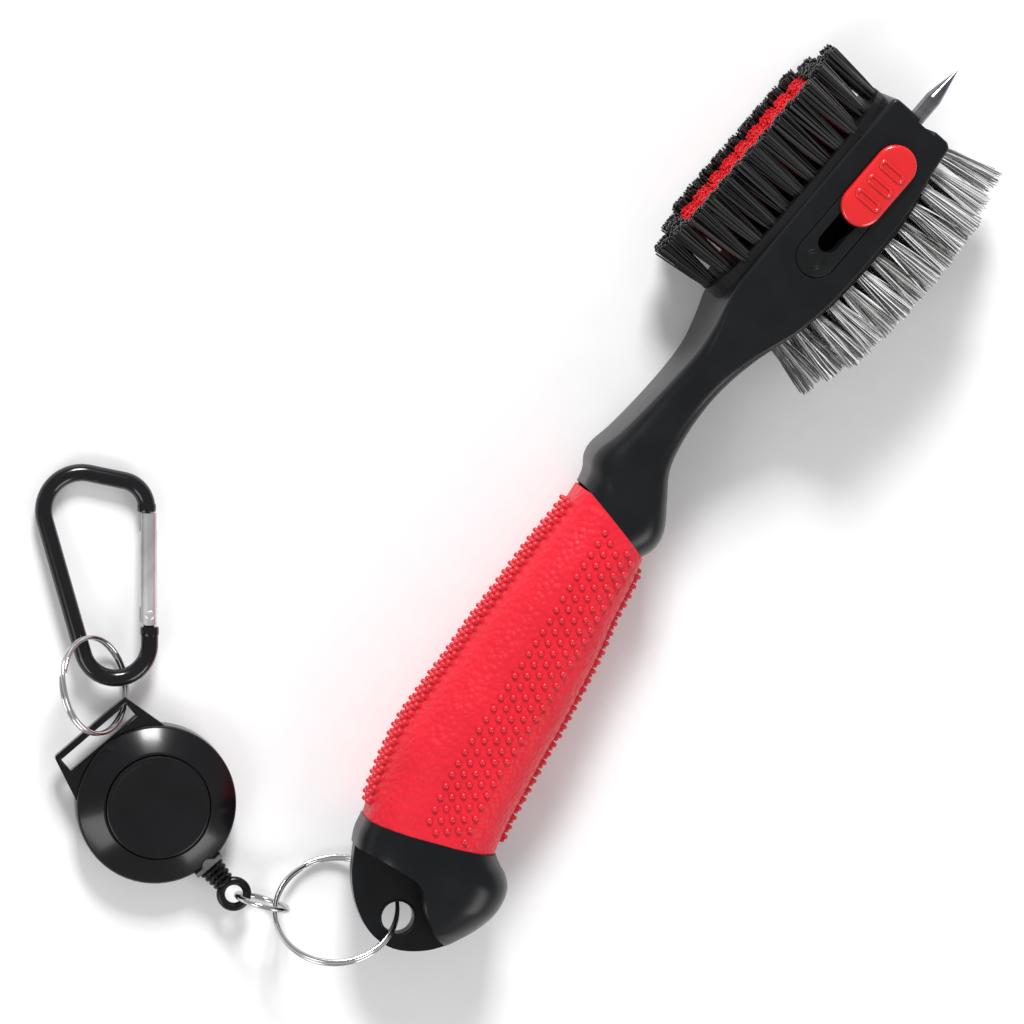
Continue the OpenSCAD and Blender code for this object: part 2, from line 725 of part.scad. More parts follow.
module latch_pin_at() {
    translate([gate_u - 1.1, latch_v, -latch_pin_h / 2]) children();
}

module gate_latch_pin() {
    color(steel) carabiner_plane() latch_pin_at() cylinder(h = latch_pin_h, r = latch_pin_r);
}

module gate_plunger() {
    color(steel) carabiner_plane() translate([gate_u - 0.6, gate_low_v + 4.55, 0]) rotate([-90, 0, 0])
        cylinder(h = 1.4, r = 0.8);
}

module gate_spring() {
    color(steel) carabiner_plane() translate([gate_u - 0.6, gate_low_v + 6, 0]) rotate([-90, 0, 0])
        cylinder(h = 3.9, r = 0.75);
}

handle_core();
nylon_pad();
nylon_tufts_black();
nylon_tufts_red();
nylon_anchors();
wire_pad();
wire_tufts();
wire_anchors();
track_plate();
thumb_slider();
spike_carrier();
spike();
detent_spring();
grip_sleeve();
end_cap();
lower_split_ring();
link_ring();
cord_eye();
cord_lead();
reel_back_shell();
reel_front_shell();
reel_front_disc();
exit_bush();
reel_axle();
spool();
cord_winding();
power_spring();
upper_split_ring();
carabiner_frame();
gate_pivot_pin();
carabiner_gate();
gate_latch_pin();
gate_plunger();
gate_spring();
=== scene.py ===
import math
import random

import bpy
import bmesh
from mathutils import Matrix, Vector


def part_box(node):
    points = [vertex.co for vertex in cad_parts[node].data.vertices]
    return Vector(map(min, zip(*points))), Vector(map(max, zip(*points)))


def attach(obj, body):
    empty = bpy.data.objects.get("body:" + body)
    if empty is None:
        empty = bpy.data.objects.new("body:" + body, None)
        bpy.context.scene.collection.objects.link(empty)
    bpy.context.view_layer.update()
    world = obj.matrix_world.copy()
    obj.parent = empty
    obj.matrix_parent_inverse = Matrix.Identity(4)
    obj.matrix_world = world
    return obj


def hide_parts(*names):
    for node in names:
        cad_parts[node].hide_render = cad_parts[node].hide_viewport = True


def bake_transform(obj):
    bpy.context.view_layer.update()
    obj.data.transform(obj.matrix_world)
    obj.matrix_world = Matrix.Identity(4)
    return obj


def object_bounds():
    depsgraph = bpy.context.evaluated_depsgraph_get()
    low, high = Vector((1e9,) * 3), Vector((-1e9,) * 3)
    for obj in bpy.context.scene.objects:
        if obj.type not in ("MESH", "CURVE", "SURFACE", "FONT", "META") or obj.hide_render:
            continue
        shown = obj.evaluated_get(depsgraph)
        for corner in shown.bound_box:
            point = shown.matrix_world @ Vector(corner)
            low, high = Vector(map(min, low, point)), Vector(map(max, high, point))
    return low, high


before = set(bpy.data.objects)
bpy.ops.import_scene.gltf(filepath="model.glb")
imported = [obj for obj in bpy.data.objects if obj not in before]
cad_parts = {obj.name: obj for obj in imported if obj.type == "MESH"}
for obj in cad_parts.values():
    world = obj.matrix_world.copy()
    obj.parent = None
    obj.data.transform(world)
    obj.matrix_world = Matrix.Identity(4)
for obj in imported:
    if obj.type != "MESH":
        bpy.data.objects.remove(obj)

first_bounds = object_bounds()
MM = 0.001
MID_Z = 13.0  # half the depth of the head, and the height of its middle above the floor

# ---------------------------------------------------------------- camera
VIEW_LEAN = math.radians(12.4)
VIEW_ROLL = math.radians(40.6)
CAMERA_AT = Vector((-318.1, -86.7, 1412.0)) * MM
LENS_MM = 249.96

look = Vector((math.sin(VIEW_LEAN), 0, -math.cos(VIEW_LEAN)))
level = Vector((math.cos(VIEW_LEAN), 0, math.sin(VIEW_LEAN)))
right = math.cos(VIEW_ROLL) * level + math.sin(VIEW_ROLL) * Vector((0, 1, 0))
up = -math.sin(VIEW_ROLL) * level + math.cos(VIEW_ROLL) * Vector((0, 1, 0))
camera = bpy.data.objects.new("camera", bpy.data.cameras.new("camera"))
bpy.context.scene.collection.objects.link(camera)
camera.matrix_world = Matrix.Translation(CAMERA_AT) @ Matrix((right, up, -look)).transposed().to_4x4()
camera.data.lens = LENS_MM
camera.data.sensor_width = 36
camera.data.clip_start = 0.05
camera.data.clip_end = 20
bpy.context.scene.camera = camera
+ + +
• **Directions for this task**
Within the material above, transcribe exactly the lines that run from the line holding "handle_core();" through the line holding "in imported if".

• **Full solution**
handle_core();
nylon_pad();
nylon_tufts_black();
nylon_tufts_red();
nylon_anchors();
wire_pad();
wire_tufts();
wire_anchors();
track_plate();
thumb_slider();
spike_carrier();
spike();
detent_spring();
grip_sleeve();
end_cap();
lower_split_ring();
link_ring();
cord_eye();
cord_lead();
reel_back_shell();
reel_front_shell();
reel_front_disc();
exit_bush();
reel_axle();
spool();
cord_winding();
power_spring();
upper_split_ring();
carabiner_frame();
gate_pivot_pin();
carabiner_gate();
gate_latch_pin();
gate_plunger();
gate_spring();
=== scene.py ===
import math
import random

import bpy
import bmesh
from mathutils import Matrix, Vector


def part_box(node):
    points = [vertex.co for vertex in cad_parts[node].data.vertices]
    return Vector(map(min, zip(*points))), Vector(map(max, zip(*points)))


def attach(obj, body):
    empty = bpy.data.objects.get("body:" + body)
    if empty is None:
        empty = bpy.data.objects.new("body:" + body, None)
        bpy.context.scene.collection.objects.link(empty)
    bpy.context.view_layer.update()
    world = obj.matrix_world.copy()
    obj.parent = empty
    obj.matrix_parent_inverse = Matrix.Identity(4)
    obj.matrix_world = world
    return obj


def hide_parts(*names):
    for node in names:
        cad_parts[node].hide_render = cad_parts[node].hide_viewport = True


def bake_transform(obj):
    bpy.context.view_layer.update()
    obj.data.transform(obj.matrix_world)
    obj.matrix_world = Matrix.Identity(4)
    return obj


def object_bounds():
    depsgraph = bpy.context.evaluated_depsgraph_get()
    low, high = Vector((1e9,) * 3), Vector((-1e9,) * 3)
    for obj in bpy.context.scene.objects:
        if obj.type not in ("MESH", "CURVE", "SURFACE", "FONT", "META") or obj.hide_render:
            continue
        shown = obj.evaluated_get(depsgraph)
        for corner in shown.bound_box:
            point = shown.matrix_world @ Vector(corner)
            low, high = Vector(map(min, low, point)), Vector(map(max, high, point))
    return low, high


before = set(bpy.data.objects)
bpy.ops.import_scene.gltf(filepath="model.glb")
imported = [obj for obj in bpy.data.objects if obj not in before]
cad_parts = {obj.name: obj for obj in imported if obj.type == "MESH"}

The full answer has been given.